» Set problem:
Answer with a single number, the count of lines holding the word "return".
* start Given information *
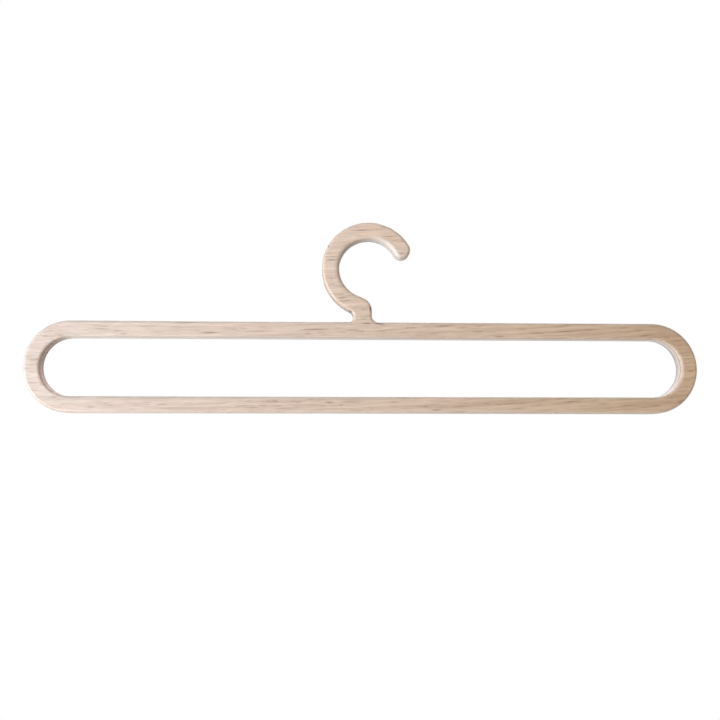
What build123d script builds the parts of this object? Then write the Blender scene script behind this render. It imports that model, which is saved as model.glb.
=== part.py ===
from build123d import *
from math import atan2, cos, degrees, radians, sin, tan
import os

# A scarf hanger cut from one laminated board: a long loop with round ends, and an
# open hook above it that hangs on a wardrobe rail.
# +X runs along the loop, +Z is up, and the front face looks along -Y.
# The origin is the middle of the hook's round throat, halfway through the board.

# Sizes in millimetres, angles in degrees from +X towards +Z

# The board
board_thickness = 12.0
face_veneer_thickness = 0.6
core_ply_count = 7
edge_radius = 2.0

# The loop that the scarves are drawn through
loop_length = 450.0
loop_height = 61.0
rail_width = 11.0

# The hook and where it stands over the loop
throat_radius = 20.0
hook_width = 11.5
tip_angle = 30.0
hook_to_loop_gap = 5.0
rod_right_of_loop_middle = 2.4

# The neck, with the bowed back of the hook on its left and the shoulder on its right
neck_width = 12.6
neck_left_of_rod = 4.2
back_flattening = 1.0
back_start_angle = 205.0
shoulder_start_angle = 246.5
shoulder_radius = 9.3
back_corner_radius = 4.5
left_foot_radius = 3.0
right_foot_radius = 4.2
corner_room_share = 0.98

# Places that follow from the sizes
hook_outer_radius = throat_radius + hook_width
hook_middle_radius = throat_radius + hook_width / 2
back_radius = hook_outer_radius + back_flattening
loop_x = -rod_right_of_loop_middle
loop_top = -hook_outer_radius - hook_to_loop_gap
loop_z = loop_top - loop_height / 2
rail_middle = loop_top - rail_width / 2
opening_length = loop_length - 2 * rail_width
opening_height = loop_height - 2 * rail_width
neck_left = -neck_left_of_rod - neck_width / 2
neck_right = -neck_left_of_rod + neck_width / 2

# Where the straight below the throat, tangent to it, meets the right side of the neck
leave_angle = radians(shoulder_start_angle)
leave_point = (throat_radius * cos(leave_angle), throat_radius * sin(leave_angle))
leave_slope = -cos(leave_angle) / sin(leave_angle)
shoulder_corner = (neck_right, leave_point[1] + leave_slope * (neck_right - leave_point[0]))

# The corner where the bowed back, tangent to the hook's outside, meets the neck's left side
back_angle = radians(back_start_angle)
back_middle_x = (hook_outer_radius - back_radius) * cos(back_angle)
back_middle_z = (hook_outer_radius - back_radius) * sin(back_angle)
back_drop = (back_radius**2 - (neck_left - back_middle_x) ** 2) ** 0.5
back_corner = (neck_left, back_middle_z - back_drop)
back_end_angle = degrees(atan2(-back_drop, neck_left - back_middle_x)) % 360

# The two corners on each side of the neck shrink together where that side is too short
def corner_scale(side_length, corner_radius, corner_turn, foot_radius):
    reach = corner_radius * tan(radians(corner_turn) / 2) + foot_radius
    return min(1, corner_room_share * side_length / reach)


left_scale = corner_scale(
    back_corner[1] - loop_top, back_corner_radius, back_end_angle - 180, left_foot_radius
)
right_scale = corner_scale(
    shoulder_corner[1] - loop_top, shoulder_radius, shoulder_start_angle - 180, right_foot_radius
)

# The middle of the hook's rounded tip
tip_middle = (
    hook_middle_radius * cos(radians(tip_angle)),
    hook_middle_radius * sin(radians(tip_angle)),
)

# The glued board: its outline cut out, then rounded over along both faces
with BuildPart() as board:
    with BuildSketch(Plane.XZ.offset(-board_thickness / 2)) as outline:
        # The hook and neck, run down the back, up the throat and round the tip
        with BuildLine():
            outside = CenterArc(
                (0, 0), hook_outer_radius, tip_angle, back_start_angle - tip_angle
            )
            RadiusArc(outside @ 1, back_corner, -back_radius)
            Polyline(
                back_corner,
                (neck_left, rail_middle),
                (neck_right, rail_middle),
                shoulder_corner,
                leave_point,
            )
            CenterArc(
                (0, 0), throat_radius, shoulder_start_angle, tip_angle - shoulder_start_angle
            )
            CenterArc(tip_middle, hook_width / 2, tip_angle + 180, 180)
        make_face()

        # The loop joins it, and the corners on both sides of the neck are rounded
        with Locations((loop_x, loop_z)):
            SlotOverall(loop_length, loop_height)
        corners = (
            (back_corner, back_corner_radius * left_scale),
            (shoulder_corner, shoulder_radius * right_scale),
            ((neck_left, loop_top), left_foot_radius * left_scale),
            ((neck_right, loop_top), right_foot_radius * right_scale),
        )
        for place, radius in corners:
            fillet(outline.vertices().sort_by_distance(place)[0], radius)
        with Locations((loop_x, loop_z)):
            SlotOverall(opening_length, opening_height, mode=Mode.SUBTRACT)
    extrude(amount=board_thickness)
    fillet(board.faces().filter_by(Axis.Y).edges(), edge_radius)

# The layers from front to back, each with its name and thickness
core_ply_thickness = (board_thickness - 2 * face_veneer_thickness) / core_ply_count
layers = [("front_face_veneer", face_veneer_thickness)]
for number in range(1, core_ply_count + 1):
    layers.append((f"core_ply_{number}", core_ply_thickness))
layers.append(("back_face_veneer", face_veneer_thickness))

os.makedirs("parts", exist_ok=True)
layer_front = -board_thickness / 2
for name, thickness in layers:
    layer_back = layer_front + thickness
    with BuildPart() as layer:
        add(board.part)
        if name != layers[0][0]:
            split(bisect_by=Plane.XZ.offset(-layer_front), keep=Keep.BOTTOM)
        if name != layers[-1][0]:
            split(bisect_by=Plane.XZ.offset(-layer_back), keep=Keep.TOP)
    layer.part.label = name
    export_step(layer.part, f"parts/{name}.step")
    print(name, round(layer_front, 3), round(layer_back, 3), round(layer.part.volume))
    layer_front = layer_back
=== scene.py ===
import bpy
from math import radians
from mathutils import Euler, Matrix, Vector


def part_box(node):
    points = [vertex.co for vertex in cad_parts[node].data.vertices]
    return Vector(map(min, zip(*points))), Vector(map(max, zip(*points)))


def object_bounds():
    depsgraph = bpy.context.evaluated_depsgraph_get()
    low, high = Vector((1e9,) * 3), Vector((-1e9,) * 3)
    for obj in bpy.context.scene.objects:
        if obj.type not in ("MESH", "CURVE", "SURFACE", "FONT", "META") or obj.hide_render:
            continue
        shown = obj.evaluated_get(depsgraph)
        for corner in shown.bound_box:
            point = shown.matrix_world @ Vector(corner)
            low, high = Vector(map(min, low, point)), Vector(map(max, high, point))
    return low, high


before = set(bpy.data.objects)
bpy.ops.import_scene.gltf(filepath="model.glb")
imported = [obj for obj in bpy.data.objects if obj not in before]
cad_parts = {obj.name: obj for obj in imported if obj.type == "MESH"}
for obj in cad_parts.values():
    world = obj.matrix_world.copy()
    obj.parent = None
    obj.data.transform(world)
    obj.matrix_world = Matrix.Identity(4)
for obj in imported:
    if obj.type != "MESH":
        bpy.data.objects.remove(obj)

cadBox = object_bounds()
mm = 0.001

# Camera: low and a little left of the hook, looking slightly up and to the right
camera = {
    "place": (-35.0, -635.7, -122.3),  # mm from the middle of the hook's throat
    "lens": 47.58,
    "sensor": 36.0,
    "lookUp": 5.453,  # degrees above level
    "lookRight": 2.635,
    "nearClip": 0.05,  # m
    "farClip": 30.0,
}
lensData = bpy.data.cameras.new("photoCamera")
lensData.lens = camera["lens"]
lensData.sensor_width = camera["sensor"]
lensData.clip_start = camera["nearClip"]
lensData.clip_end = camera["farClip"]
photoCamera = bpy.data.objects.new("photoCamera", lensData)
photoCamera.location = Vector(camera["place"]) * mm
photoCamera.rotation_euler = (radians(90 + camera["lookUp"]), 0, radians(-camera["lookRight"]))
bpy.context.scene.collection.objects.link(photoCamera)
bpy.context.scene.camera = photoCamera
bpy.context.scene.view_settings.view_transform = "Standard"
print("camera is set")


def hexToLinear(text):
    # An sRGB colour as Blender counts light, with full alpha
    channels = [int(text[i:i + 2], 16) / 255 for i in (1, 3, 5)]
    return [c / 12.92 if c <= 0.04045 else ((c + 0.055) / 1.055) ** 2.4 for c in channels] + [1.0]


def addNode(tree, kind, inputs=None, **settings):
    # Adds one node; an input given as a node is linked from that node's first output in use
    node = tree.nodes.new(kind)
    for name, value in settings.items():
        setattr(node, name, value)
    for socket, value in (inputs or {}).items():
        if isinstance(value, bpy.types.Node):
            value = next(output for output in value.outputs if output.enabled)
        if isinstance(value, bpy.types.NodeSocket):
            tree.links.new(value, node.inputs[socket])
        else:
            node.inputs[socket].default_value = value
    return node


def newMaterial(name):
    material = bpy.data.materials.new(name)
    material.use_nodes = True
    material.node_tree.nodes.clear()
    return material, material.node_tree


# Studio: white all round for the camera and in reflections, a dimmer even light on the wood
studio = {
    "evenLight": 0.25,
    "seenWhite": 1.0,
    "floorBelow": 900.0,  # mm under the hanger, which hangs from a rail out of the picture
    "floorSize": 8000.0,
    "floorColour": "#F2F2F0",
}


def seenShare(tree):
    # 1 where the camera, a reflection or a clear piece looks at the backdrop
    path = addNode(tree, "ShaderNodeLightPath").outputs
    mirrored = addNode(tree, "ShaderNodeMath", {0: path["Is Glossy Ray"], 1: path["Is Transmission Ray"]},
                       operation="MAXIMUM")
    return addNode(tree, "ShaderNodeMath", {0: path["Is Camera Ray"], 1: mirrored}, operation="MAXIMUM")


world = bpy.data.worlds.new("whiteStudio")
bpy.context.scene.world = world
world.use_nodes = True
tree = world.node_tree
tree.nodes.clear()
evenLight = addNode(tree, "ShaderNodeBackground", {"Strength": studio["evenLight"]})
seenWhite = addNode(tree, "ShaderNodeBackground", {"Strength": studio["seenWhite"]})
for light in (evenLight, seenWhite):
    light.inputs["Color"].default_value = (1, 1, 1, 1)
backdrop = addNode(tree, "ShaderNodeMixShader", {0: seenShare(tree), 1: evenLight, 2: seenWhite})
addNode(tree, "ShaderNodeOutputWorld", {"Surface": backdrop})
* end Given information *
» Result of the exercise:
7